-------- EXERCISE MATERIALS
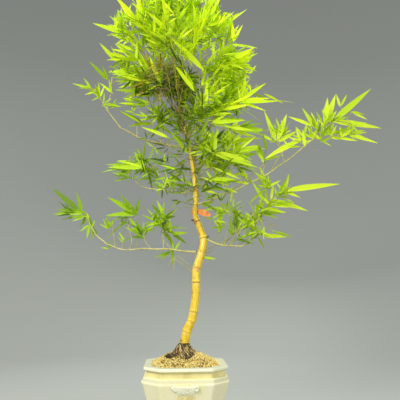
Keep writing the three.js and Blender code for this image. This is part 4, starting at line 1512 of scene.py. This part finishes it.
# Sprays that grow last: where the shoot ends, its brightness as painted light, then each leaf's rise
# and length
lateSprays = [
    ((-130, -30, 1022), 0.45, [(174, 84), (160, 62), (188, 44)]),
    ((-143, -25, 962), 0.4, [(150, 92)]),
    ((-126, -20, 906), 0.25, [(178, 36), (106, 30)]),
    ((-106, -20, 876), 0.5, [(-122, 36), (-60, 30), (140, 34)]),
    ((-142, 10, 821), 0.72, [(176, 116), (118, 54), (160, 70)]),
    ((-64, 0, 839), 0.1, [(88, 30), (172, 42)]),
    ((-35, -30, 804), 0.75, [(158, 54)]),
    ((-66, 0, 742), 0.2, [(-95, 32), (-60, 24), (40, 34)]),
    ((-187, 20, 789), 0.3, [(172, 50), (154, 52), (190, 46)]),
    ((171, -95, 1010), 0.86, [(41, 108), (0, 122), (9, 98), (-21, 88), (68, 66), (96, 52)]),
    ((167, -90, 926), 0.62, [(27, 56), (11, 82), (-1, 80), (-9, 86)]),
    ((121, -80, 955), 0.66, [(3, 68)]),
    ((160, -85, 846), 0.66, [(9, 64)]),
    ((168, -70, 818), 0.5, [(-17, 64)]),
    ((82, -40, 764), 0.45, [(2, 74)]),
    ((132, -45, 763), 0.5, [(-4, 62)]),
    ((64, -30, 769), 0.2, [(-75, 36), (-40, 38), (200, 26)]),
    ((108, -50, 701), 0.2, [(58, 30), (116, 26), (84, 22)]),
    ((84, -40, 677), 0.5, [(165, 46), (192, 40), (-20, 40)]),
    ((109, -40, 684), 0.6, [(-88, 64), (-120, 34)]),
    ((160, -50, 620), 0.6, [(91, 74), (60, 40)]),
    ((117, -45, 620), 0.5, [(178, 48), (120, 34)]),
    ((230, -80, 659), 0.6, [(-4, 68), (-16, 60)]),
    ((-335, 115, 682), 0.6, [(-100, 54), (-70, 50)]),
    ((-341, 110, 688), 0.66, [(180, 106), (168, 84)]),
    ((-247, 0, 1022), 0.6, [(32, 34), (4, 40)]),
    ((-174, -20, 1029), 0.5, [(176, 56), (150, 44)]),
    ((235, -110, 910), 0.6, [(178, 66), (170, 52)]),
    ((244, -105, 854), 0.6, [(106, 62)]),
    ((238, -100, 826), 0.55, [(112, 66)]),
    ((220, -100, 861), 0.66, [(192, 66), (182, 50)]),
    ((-63, -5, 781), 0.5, [(-110, 40), (-70, 34), (100, 30), (196, 42)]),
    ((-73, 0, 755), 0.65, [(150, 40), (214, 34)]),
    ((81, -40, 715), 0.4, [(150, 40), (30, 40), (190, 34)]),
    ((56, -38, 693), 0.5, [(8, 46), (-22, 52)]),
    ((90, -42, 636), 0.55, [(168, 34), (-12, 36), (-62, 32)]),
    ((141, -50, 598), 0.55, [(98, 60), (132, 38)]),
    ((152, -55, 579), 0.5, [(18, 50), (-12, 58)]),
    ((-256, 90, 631), 0.5, [(98, 42), (122, 38), (152, 34), (78, 30)]),
    ((-308, 108, 627), 0.5, [(-95, 36), (-60, 30), (112, 46)]),
    ((-138, 60, 601), 0.3, [(150, 56), (124, 42), (170, 46), (60, 32)]),
    ((-254, 90, 571), 0.6, [(100, 28), (60, 24), (168, 28)]),
    ((495, -168, 950), 0.8, [(-2, 46), (-26, 52)]),
    ((463, -160, 972), 0.85, [(58, 48), (100, 44)]),
    ((152, -75, 1228), 0.84, [(64, 72), (88, 86)]),
    ((-221, -40, 1272), 0.84, [(160, 104), (146, 58)]),
    ((-191, -40, 1265), 0.84, [(136, 98), (148, 70)]),
    ((-244, -35, 1060), 0.42, [(102, 50)]),
    ((-255, -35, 1100), 0.42, [(114, 54), (131, 94)]),
]
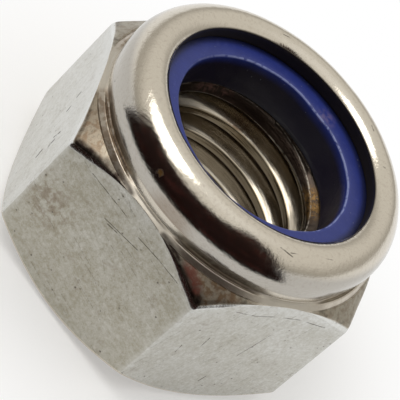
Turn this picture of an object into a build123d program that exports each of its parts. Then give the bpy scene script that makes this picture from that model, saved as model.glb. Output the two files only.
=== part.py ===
from build123d import *
import os
from math import cos, radians, sin, sqrt, tan

# Nylon insert lock nut, M12 x 1.75, standing on its bearing face.
# The origin is the centre of the bearing face, and +Z follows the thread axis
# towards the collar that is crimped over the nylon ring. Sizes are in millimetres.

# Thread
thread_diameter = 12.0
thread_pitch = 1.75
crest_fraction = 5 / 8  # of the sharp thread triangle, between major and minor radius
bearing_countersink_margin = 0.45  # outside the major radius, at the bearing face
bearing_countersink_slope = 30.0
seat_countersink_margin = 0.05  # outside the bore of the nylon ring, on its seat
seat_countersink_slope = 60.0

# Hexagon
width_across_flats = 18.0
hexagon_edge_radius = 0.35
bearing_face_diameter = 17.3
bearing_chamfer_slope = 39.5
shoulder_slope = 40.0

# Ridge that the collar tool leaves round the top of the shoulder
ridge_width = 0.46  # from the root of the collar out to the shoulder
ridge_rise = 0.29
ridge_crest_width = 0.27
ridge_crest_rise = 0.21

# Collar, crimped inwards over the nylon ring
overall_height = 12.33
collar_height = 2.87
collar_wall = 1.29
collar_bulge = 0.22  # how far the wall swells out above its root
collar_bend_radius = 1.94  # from the widest place up to where the crown starts
crown_bend_radius = 1.0
crown_start = 55.0  # turned from the upright wall
crown_end = 141.0  # where the lip stops above the nylon
lip_thickness = 1.13
pocket_corner = 0.35  # straight bevel where the wall bends over

# Nylon ring
insert_thickness = 2.5
insert_width = 2.11
insert_grip = 0.58  # how far the nylon stands inside the major radius of the thread
insert_edge = 0.15
insert_clearance = 0.02

# Places that follow from the sizes
corner_radius = width_across_flats / sqrt(3)
bearing_face_radius = bearing_face_diameter / 2
insert_bore_radius = thread_diameter / 2 - insert_grip
insert_outer_radius = insert_bore_radius + insert_width
pocket_radius = insert_outer_radius + insert_clearance
collar_radius = pocket_radius + collar_wall
collar_root_radius = collar_radius - collar_bulge
ridge_radius = collar_root_radius + ridge_width
ridge_crest_radius = collar_root_radius + ridge_crest_width

collar_root_height = overall_height - collar_height
ridge_height = collar_root_height - ridge_rise
ridge_crest_height = ridge_height + ridge_crest_rise
bend_difference = collar_bend_radius - crown_bend_radius
bulge_height = overall_height - crown_bend_radius - bend_difference * sin(radians(crown_start))
crown_centre_radius = (
    collar_radius - collar_bend_radius + bend_difference * cos(radians(crown_start))
)
lip_radius = crown_centre_radius + crown_bend_radius * cos(radians(crown_end))
pocket_top = overall_height - lip_thickness
insert_top = pocket_top - insert_clearance
seat_height = pocket_top - insert_thickness

thread_triangle_height = thread_pitch * sqrt(3) / 2
thread_minor_radius = thread_diameter / 2 - crest_fraction * thread_triangle_height
bearing_countersink_radius = thread_diameter / 2 + bearing_countersink_margin
bearing_countersink_depth = (bearing_countersink_radius - thread_minor_radius) * tan(
    radians(bearing_countersink_slope)
)
seat_countersink_radius = insert_bore_radius + seat_countersink_margin
seat_countersink_depth = (seat_countersink_radius - thread_minor_radius) * tan(
    radians(seat_countersink_slope)
)

# The chamfer cones run out past the corners of the hexagon before they meet
# the upright side of the turned outline.
turning_margin = 1.0
blank_radius = corner_radius + turning_margin
lower_cone_height = (blank_radius - bearing_face_radius) * tan(radians(bearing_chamfer_slope))
upper_cone_height = ridge_height - (blank_radius - ridge_radius) * tan(radians(shoulder_slope))

# Nut body: hexagon, shoulder, ridge and collar in one piece of steel
with BuildPart() as nut_body:
    # Hexagonal bar, cut to the overall height, with lightly rounded corners
    with BuildSketch(Plane.XY) as hexagon:
        RegularPolygon(radius=width_across_flats / 2, side_count=6, major_radius=False)
        fillet(hexagon.vertices(), radius=hexagon_edge_radius)
    extrude(amount=overall_height)

    # Both ends turned to a cone, with the ridge at the top of the shoulder
    with BuildSketch(Plane.XZ) as turned_blank:
        with BuildLine():
            Polyline(
                (collar_root_radius, collar_root_height),
                (0, collar_root_height),
                (0, 0),
                (bearing_face_radius, 0),
                (blank_radius, lower_cone_height),
                (blank_radius, upper_cone_height),
                (ridge_radius, ridge_height),
                (ridge_crest_radius, ridge_crest_height),
                close=True,
            )
        make_face()
    revolve(axis=Axis.Z, mode=Mode.INTERSECT)

    # Collar: bulged wall, round crown and the lip that curls over the nylon
    with BuildSketch(Plane.XZ) as collar:
        with BuildLine():
            TangentArc(
                (collar_radius, bulge_height),
                (collar_root_radius, collar_root_height),
                tangent=(0, -1),
            )
            outer_bend = JernArc(
                start=(collar_radius, bulge_height),
                tangent=(0, 1),
                radius=collar_bend_radius,
                arc_size=crown_start,
            )
            crown = JernArc(
                start=outer_bend @ 1,
                tangent=outer_bend % 1,
                radius=crown_bend_radius,
                arc_size=crown_end - crown_start,
            )
            Polyline(
                crown @ 1,
                (lip_radius, collar_root_height),
                (collar_root_radius, collar_root_height),
            )
        make_face()
    revolve(axis=Axis.Z)

    # Pocket for the nylon ring, bevelled where the wall bends over
    with BuildSketch(Plane.XZ) as pocket:
        with BuildLine():
            Polyline(
                (0, seat_height),
                (pocket_radius, seat_height),
                (pocket_radius, pocket_top - pocket_corner),
                (pocket_radius - pocket_corner, pocket_top),
                (0, pocket_top),
                close=True,
            )
        make_face()
    revolve(axis=Axis.Z, mode=Mode.SUBTRACT)

    # Bore at the thread's minor diameter, countersunk at both ends
    with BuildSketch(Plane.XZ) as bore:
        with BuildLine():
            Polyline(
                (0, 0),
                (bearing_countersink_radius, 0),
                (thread_minor_radius, bearing_countersink_depth),
                (thread_minor_radius, seat_height - seat_countersink_depth),
                (seat_countersink_radius, seat_height),
                (0, seat_height),
                close=True,
            )
        make_face()
    revolve(axis=Axis.Z, mode=Mode.SUBTRACT)

nut_body.part.label = "nut_body"

# Nylon ring: seated on the shoulder inside the collar, held down by the lip
with BuildPart() as nylon_ring:
    with BuildSketch(Plane.XZ) as ring_section:
        with BuildLine():
            Polyline(
                (insert_bore_radius, seat_height),
                (insert_outer_radius, seat_height),
                (insert_outer_radius, insert_top),
                (insert_bore_radius, insert_top),
                close=True,
            )
        make_face()
    revolve(axis=Axis.Z)
    # The corner under the lip follows the pocket; the other edges are lightly broken
    top_edges = nylon_ring.edges().group_by(Axis.Z)[-1].sort_by(SortBy.RADIUS)
    bottom_edges = nylon_ring.edges().group_by(Axis.Z)[0]
    chamfer(top_edges[-1], length=pocket_corner)
    chamfer([top_edges[0]] + bottom_edges, length=insert_edge)

nylon_ring.part.label = "nylon_ring"

# One STEP file for each piece
os.makedirs("parts", exist_ok=True)
export_step(nut_body.part, "parts/nut_body.step")
export_step(nylon_ring.part, "parts/nylon_ring.step")
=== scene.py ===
"""Nylon insert lock nut: threaded steel body, nylon ring, floor, light and camera."""

from math import atan2, ceil, cos, degrees, exp, hypot, pi, radians, sin, sqrt, tan

import bmesh
import bpy
from bpy.props import FloatProperty, FloatVectorProperty, PointerProperty
from bpy.types import Operator, Panel, PropertyGroup
from mathutils import Matrix, Vector, noise


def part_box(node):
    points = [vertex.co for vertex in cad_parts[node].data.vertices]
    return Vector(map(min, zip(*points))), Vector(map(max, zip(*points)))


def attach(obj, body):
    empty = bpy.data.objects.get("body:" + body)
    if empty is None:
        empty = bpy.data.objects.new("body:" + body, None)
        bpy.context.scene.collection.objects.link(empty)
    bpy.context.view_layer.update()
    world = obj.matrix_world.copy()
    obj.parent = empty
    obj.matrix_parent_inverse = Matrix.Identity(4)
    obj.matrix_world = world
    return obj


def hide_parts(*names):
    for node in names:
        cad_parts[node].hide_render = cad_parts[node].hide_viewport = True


bl_info = {
    "name": "Nylon insert lock nut",
    "version": (1, 0, 0),
    "blender": (4, 5, 0),
    "location": "3D view > Sidebar > Lock nut",
    "description": "Builds a steel lock nut with a crimped collar and a nylon ring",
    "category": "Add Mesh",
}

MM = 0.001
SIDES = 6
SECTOR = 2 * pi / SIDES
# How much dull film lies on each flat, counted from +X; the amounts also paint shade, darkest on the flat
# facing the camera.
FILM_AND_SHADE_BY_SIDE = (0.45, 0.60, 0.35, 0.12, 0.80, 0.40)
# How far apart the flats lie in the coordinates of their wear, in millimetres.
SIDE_STEP = 7.0
# Depth of a metric thread as a share of its pitch.
THREAD_DEPTH = sqrt(3) / 2 * 5 / 8

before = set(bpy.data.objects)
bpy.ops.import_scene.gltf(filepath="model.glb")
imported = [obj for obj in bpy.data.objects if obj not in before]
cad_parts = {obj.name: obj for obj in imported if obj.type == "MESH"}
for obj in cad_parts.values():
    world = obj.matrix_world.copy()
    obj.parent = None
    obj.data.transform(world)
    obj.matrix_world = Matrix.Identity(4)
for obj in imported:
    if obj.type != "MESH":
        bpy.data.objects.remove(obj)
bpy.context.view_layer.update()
BODY_LOW, BODY_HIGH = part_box("nut_body")
RING_LOW, RING_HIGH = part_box("nylon_ring")


def size(name, description, default):
    """A length that the user can change, in metres."""
    return FloatProperty(name=name, description=description, default=default, unit="LENGTH", precision=5)


def colour(name, description, default):
    """A colour that the user can change."""
    return FloatVectorProperty(
        name=name, description=description, default=default, subtype="COLOR", size=3, min=0, max=1
    )


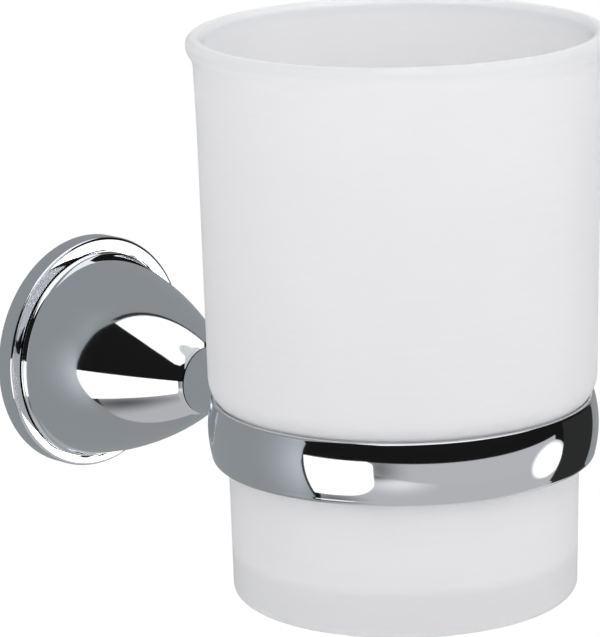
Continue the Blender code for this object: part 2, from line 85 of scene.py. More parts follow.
# Soda-lime glass, pressed in a mould and acid-etched all over, which gives a white, silky
# surface that lets light through and shows nothing behind it.
def makeEtchedGlass():
    look = {
        "wall": "#FAFAFC",
        # painted shade: this colour greys the band round the thick floor
        "floor": "#EFEFF1",
        "floorMm": 8.3,
        "blendMm": 1.4,
        # painted shade: this colour greys the band round the rim
        "lip": "#F3F4F6",
        "lipShadeMm": 2.4,
        "lipShadeBlendMm": 1.0,
        # painted highlight: this colour whitens the bead where it faces up
        "crown": "#FFFFFF",
        "crownHighlightFrom": 0.84,
        "crownHighlightTo": 0.98,
        "streakMm": (14, 14, 0.7),
        "streakFrom": 0.3,
        "streakTo": 0.7,
        "streakDark": 0.982,
        "grainMm": 0.35,
        "grainDepthMm": 0.006,
        "grainStrength": 0.6,
    }
    sockets = {
        "Roughness": 0.52,
        "IOR": 1.52,
        "Transmission Weight": 0.42,
        "Subsurface Weight": 0.35,
        "Subsurface Radius": (1.0, 1.0, 1.0),
        "Subsurface Scale": 1.5 * mm,
    }
    material, tree, shader = newMaterial("acidEtchedGlass", sockets)
    coords = addNode(tree, "ShaderNodeTexCoord")
    # painted shade: the thick floor lets less light through than the wall, so its band is painted greyer
    place = addNode(tree, "ShaderNodeSeparateXYZ", {0: coords.outputs["Object"]})
    top = layout["glassFoot"] + look["floorMm"]
    low = (top - look["blendMm"]) * mm
    high = (top + look["blendMm"]) * mm
    rise = addNode(
        tree,
        "ShaderNodeMapRange",
        {"Value": place.outputs["Z"], "From Min": low, "From Max": high},
        interpolation_type="SMOOTHSTEP",
    )
    tint = addNode(
        tree,
        "ShaderNodeMix",
        {
            "Factor": rise.outputs["Result"],
            "A": linearColour(look["floor"]),
            "B": linearColour(look["wall"]),
        },
        data_type="RGBA",
    )
    # painted shade and painted highlight: the lip is painted greyer, and the crown of its bead, which
    # catches the light, is painted whiter where it faces up
    rim = layout["glassFoot"] + layout["glassHeight"] - look["lipShadeMm"]
    low = (rim - look["lipShadeBlendMm"]) * mm
    high = (rim + look["lipShadeBlendMm"]) * mm
    lipShadeMask = addNode(
        tree,
        "ShaderNodeMapRange",
        {"Value": place.outputs["Z"], "From Min": low, "From Max": high},
        interpolation_type="SMOOTHSTEP",
    )
    facing = addNode(tree, "ShaderNodeNewGeometry")
    up = addNode(tree, "ShaderNodeSeparateXYZ", {0: facing.outputs["Normal"]})
    # painted highlight: whiter where the bead's surface points up
    crown = addNode(
        tree,
        "ShaderNodeMapRange",
        {"Value": up.outputs["Z"], "From Min": look["crownHighlightFrom"], "From Max": look["crownHighlightTo"]},
        interpolation_type="SMOOTHSTEP",
    )
    lipShadeAndHighlight = addNode(
        tree,
        "ShaderNodeMix",
        {
            "Factor": crown.outputs["Result"],
            "A": linearColour(look["lip"]),
            "B": linearColour(look["crown"]),
        },
        data_type="RGBA",
    )
    colour = addNode(
        tree,
        "ShaderNodeMix",
        {
            "Factor": lipShadeMask.outputs["Result"],
            "A": tint.outputs["Result"],
            "B": lipShadeAndHighlight.outputs["Result"],
        },
        data_type="RGBA",
    )
    # the acid drains off in faint level streaks
    stretch = addNode(
        tree,
        "ShaderNodeVectorMath",
        {0: coords.outputs["Object"], 1: [1 / (size * mm) for size in look["streakMm"]]},
        operation="MULTIPLY",
    )
    streak = addNode(
        tree,
        "ShaderNodeTexNoise",
        {"Vector": stretch.outputs["Vector"], "Scale": 1.0, "Detail": 3.0},
    )
    fade = addNode(
        tree,
        "ShaderNodeMapRange",
        {
            "Value": streak.outputs["Fac"],
            "From Min": look["streakFrom"],
            "From Max": look["streakTo"],
            "To Min": look["streakDark"],
            "To Max": 1.0,
        },
    )
    streaked = addNode(
        tree,
        "ShaderNodeVectorMath",
        {0: colour.outputs["Result"], "Scale": fade.outputs["Result"]},
        operation="SCALE",
    )
    tree.links.new(streaked.outputs["Vector"], shader.inputs["Base Color"])
    # the etch itself is finer than a tenth of a millimetre, so it is drawn coarser to show
    grain = addNode(
        tree,
        "ShaderNodeTexNoise",
        {"Vector": coords.outputs["Object"], "Scale": 1 / (look["grainMm"] * mm), "Detail": 3.0},
    )
    depth = look["grainDepthMm"] * mm
    bump = addNode(
        tree,
        "ShaderNodeBump",
        {"Height": grain.outputs["Fac"], "Distance": depth, "Strength": look["grainStrength"]},
    )
    tree.links.new(bump.outputs["Normal"], shader.inputs["Normal"])
    return material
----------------
Write down exactly the span of lines above from the one containing "Turn this picture" to the one containing "ridge_crest_rise = 0.21", both ends included.

* [SOLUTION TO THE EXERCISE]
Turn this picture of an object into a build123d program that exports each of its parts. Then give the bpy scene script that makes this picture from that model, saved as model.glb. Output the two files only.
=== part.py ===
from build123d import *
import os
from math import cos, radians, sin, sqrt, tan

# Nylon insert lock nut, M12 x 1.75, standing on its bearing face.
# The origin is the centre of the bearing face, and +Z follows the thread axis
# towards the collar that is crimped over the nylon ring. Sizes are in millimetres.

# Thread
thread_diameter = 12.0
thread_pitch = 1.75
crest_fraction = 5 / 8  # of the sharp thread triangle, between major and minor radius
bearing_countersink_margin = 0.45  # outside the major radius, at the bearing face
bearing_countersink_slope = 30.0
seat_countersink_margin = 0.05  # outside the bore of the nylon ring, on its seat
seat_countersink_slope = 60.0

# Hexagon
width_across_flats = 18.0
hexagon_edge_radius = 0.35
bearing_face_diameter = 17.3
bearing_chamfer_slope = 39.5
shoulder_slope = 40.0

# Ridge that the collar tool leaves round the top of the shoulder
ridge_width = 0.46  # from the root of the collar out to the shoulder
ridge_rise = 0.29
ridge_crest_width = 0.27
ridge_crest_rise = 0.21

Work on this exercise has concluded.